On 26/07/2023 12:09, Ihor Radchenko wrote:
It's also something to note that, GC-wise, numbers 1 and 2 are not the
worst: the time must be spent somewhere else.
Indeed. I did more detailed analysis in
https://yhetil.org/emacs-devel/87cz0p2xlc.fsf@localhost/

Main contributors in the lisp versions are (in the order from most
significant to less significant) (1) file name handlers; (2) regexp
matching of the file names; (3) nconc calls in the current
`directory-files-recursively' implementation.

I have modified `directory-files-recursively' to avoid O(N^2) `nconc'
calls + bypassing regexp matches when REGEXP is nil.

Sounds good. I haven't examined the diff closely, but it sounds like an improvement that can be applied irrespective of how this discussion ends.

Skipping regexp matching entirely, though, will make this benchmark farther removed from real-life usage: this thread started from being able to handle multiple ignore entries when listing files (e.g. in a project). So any solution for that (whether we use it on all or just some platforms) needs to be able to handle those.

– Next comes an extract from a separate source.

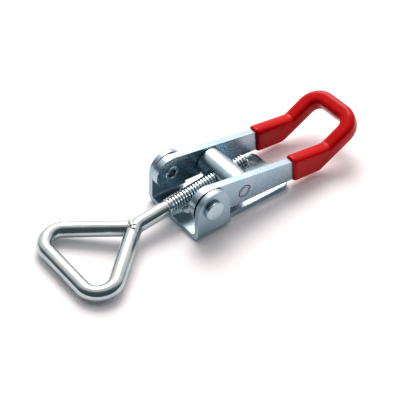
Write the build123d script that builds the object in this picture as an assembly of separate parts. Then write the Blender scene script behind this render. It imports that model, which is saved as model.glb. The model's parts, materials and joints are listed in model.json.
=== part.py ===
from build123d import *
import math
import os

# Latch toggle clamp in millimetres.
# The origin is the centre of the front screw hole on the underside of the base.
# +X runs towards the grip, -X towards the latch bow, +Z up from the mounting surface.
# -Y is the right-hand side of the clamp, seen from the grip.

# Pivot of the handle, measured from the origin
PIVOT_X = -1.2
PIVOT_Z = 11.2

# Base: one sheet, a flat tongue and two upright ears
SHEET = 1.8
BASE_WIDTH = 24.6
BEND_R = 1.0
TONGUE_END_X = 33.4
TONGUE_CORNER_R = 3.0
EAR_TOP_R = 5.9
EAR_TOP_DX = 0.7
EAR_TOP_DZ = -0.2
EAR_REAR_SLOPE = 6.9
FRONT_HOLE_R = 2.2
REAR_HOLE_R = 1.8
REAR_HOLE_X = 30.7
REAR_HOLE_EDGE = 3.7

# Handle: one strip on edge, bent to a U
STRIP = 2.4
SIDE_PLAY = 0.4
LOBE_R = 5.6
TOP_SLOPE = 9.6
BOTTOM_SLOPE = 3.2
KINK_X = 44.2
LOOP_RISE = 29.0
LOOP_HEIGHT = 3.0
LOOP_REACH = 19.9
LOOP_BEND_R = 3.8
KINK_R = 0.8

# Grip: soft skin all round the end of the U
SKIN = 0.8
LIP = 0.45
GRIP_FRONT_X = 33.3
GRIP_FRONT_Z = 7.3
GRIP_FRONT_LEAN = 8.0
GRIP_EDGE = 0.55

# Pivot rivets
SHANK_R = 2.0
RIVET_HEAD_R = 3.1
RIVET_HEAD_H = 1.5
RIVET_HEAD_EDGE = 0.45
RIVET_ROLL_R = 2.45
RIVET_ROLL_H = 0.55
RIVET_HOLLOW_R = 1.4
RIVET_HOLLOW_DEPTH = 3.2

# Cross nut
NUT_DX = 14.4
NUT_DZ = -2.03
BARREL_R = 4.8
BARREL_EDGE = 0.4
JOURNAL_R = 2.25
JOURNAL_GROOVE_R = 1.35
JOURNAL_GROOVE_W = 0.35
JOURNAL_GROOVE_DEPTH = 0.3
TAP_CHAMFER = 0.6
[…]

And it doesn't seem like directory-files-recursively has any alternative solution for that other than calling string-match on every found file.

Here are the results (using the attached modified version of your
benchmark file):

(my-bench 10 "/usr/src/linux/" "")
(("built-in" . "Elapsed time: 7.285597s (3.853368s in 6 GCs)")
  ("built-in no filename handler alist" . "Elapsed time: 5.855019s (3.760662s in 6 
GCs)")
  ("built-in non-recursive no filename handler alist" . "Elapsed time: 5.817639s 
(4.326945s in 7 GCs)")
  ("built-in non-recursive no filename handler alist + skip re-match" . "Elapsed 
time: 2.708306s (1.871665s in 3 GCs)")
  ("with-find" . "Elapsed time: 6.082200s (4.262830s in 7 GCs)")
  ("with-find-p" . "Elapsed time: 4.325503s (3.058647s in 5 GCs)")
  ("with-find-sync" . "Elapsed time: 3.267648s (1.903655s in 3 GCs)"))

Nice.

  (let ((gc-cons-threshold most-positive-fixnum))
    (my-bench 10 "/usr/src/linux/" ""))
(("built-in" . "Elapsed time: 2.754473s")
  ("built-in no filename handler alist" . "Elapsed time: 1.322443s")
  ("built-in non-recursive no filename handler alist" . "Elapsed time: 
1.235044s")
  ("built-in non-recursive no filename handler alist + skip re-match" . "Elapsed 
time: 0.750275s")
  ("with-find" . "Elapsed time: 1.438510s")
  ("with-find-p" . "Elapsed time: 1.200876s")
  ("with-find-sync" . "Elapsed time: 1.349755s"))

If we forget about GC, Elisp version can get fairly close to GNU find.
And if we do not perform regexp matching (which makes sense when the
REGEXP is ""), Elisp version is faster.

We can't really forget about GC, though.

But the above numbers make me hopeful about the async-parallel solution, implying that the parallelization really can help (and offset whatever latency we lose on pselect), as soon as we determine the source of extra consing and decide what to do about it.